▶ **Recorded data**
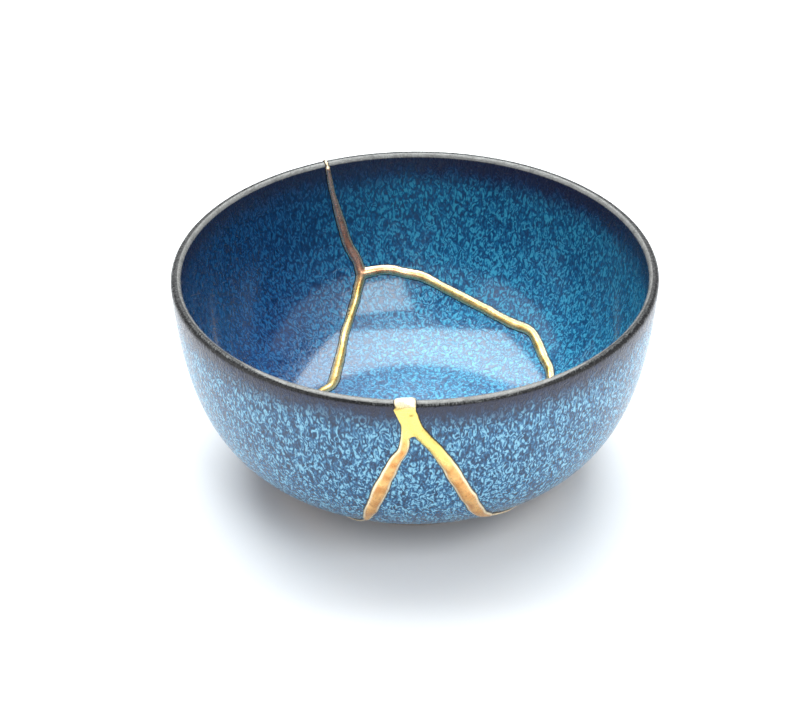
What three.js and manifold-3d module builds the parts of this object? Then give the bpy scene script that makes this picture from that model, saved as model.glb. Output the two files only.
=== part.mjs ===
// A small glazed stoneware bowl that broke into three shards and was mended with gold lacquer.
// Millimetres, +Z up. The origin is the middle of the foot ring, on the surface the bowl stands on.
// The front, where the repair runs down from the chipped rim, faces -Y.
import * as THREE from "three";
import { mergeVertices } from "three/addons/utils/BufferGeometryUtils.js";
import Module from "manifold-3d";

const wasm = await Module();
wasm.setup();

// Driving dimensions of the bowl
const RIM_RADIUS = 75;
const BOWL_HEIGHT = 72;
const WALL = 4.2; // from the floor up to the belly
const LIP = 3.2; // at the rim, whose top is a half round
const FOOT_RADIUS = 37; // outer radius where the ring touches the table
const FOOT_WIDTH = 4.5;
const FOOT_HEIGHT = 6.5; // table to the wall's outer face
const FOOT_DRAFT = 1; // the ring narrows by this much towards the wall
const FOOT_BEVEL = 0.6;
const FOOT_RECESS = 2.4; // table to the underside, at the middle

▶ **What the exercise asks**
Can you reproduce all the material exactly?

▶ **Task solution**
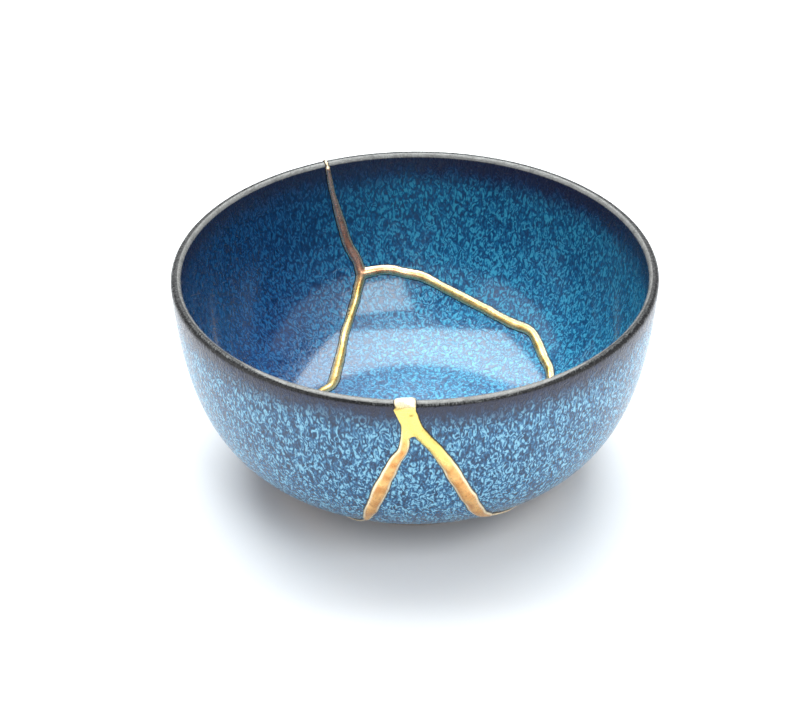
What three.js and manifold-3d module builds the parts of this object? Then give the bpy scene script that makes this picture from that model, saved as model.glb. Output the two files only.
=== part.mjs ===
// A small glazed stoneware bowl that broke into three shards and was mended with gold lacquer.
// Millimetres, +Z up. The origin is the middle of the foot ring, on the surface the bowl stands on.
// The front, where the repair runs down from the chipped rim, faces -Y.
import * as THREE from "three";
import { mergeVertices } from "three/addons/utils/BufferGeometryUtils.js";
import Module from "manifold-3d";

const wasm = await Module();
wasm.setup();

// Driving dimensions of the bowl
const RIM_RADIUS = 75;
const BOWL_HEIGHT = 72;
const WALL = 4.2; // from the floor up to the belly
const LIP = 3.2; // at the rim, whose top is a half round
const FOOT_RADIUS = 37; // outer radius where the ring touches the table
const FOOT_WIDTH = 4.5;
const FOOT_HEIGHT = 6.5; // table to the wall's outer face
const FOOT_DRAFT = 1; // the ring narrows by this much towards the wall
const FOOT_BEVEL = 0.6;
const FOOT_RECESS = 2.4; // table to the underside, at the middle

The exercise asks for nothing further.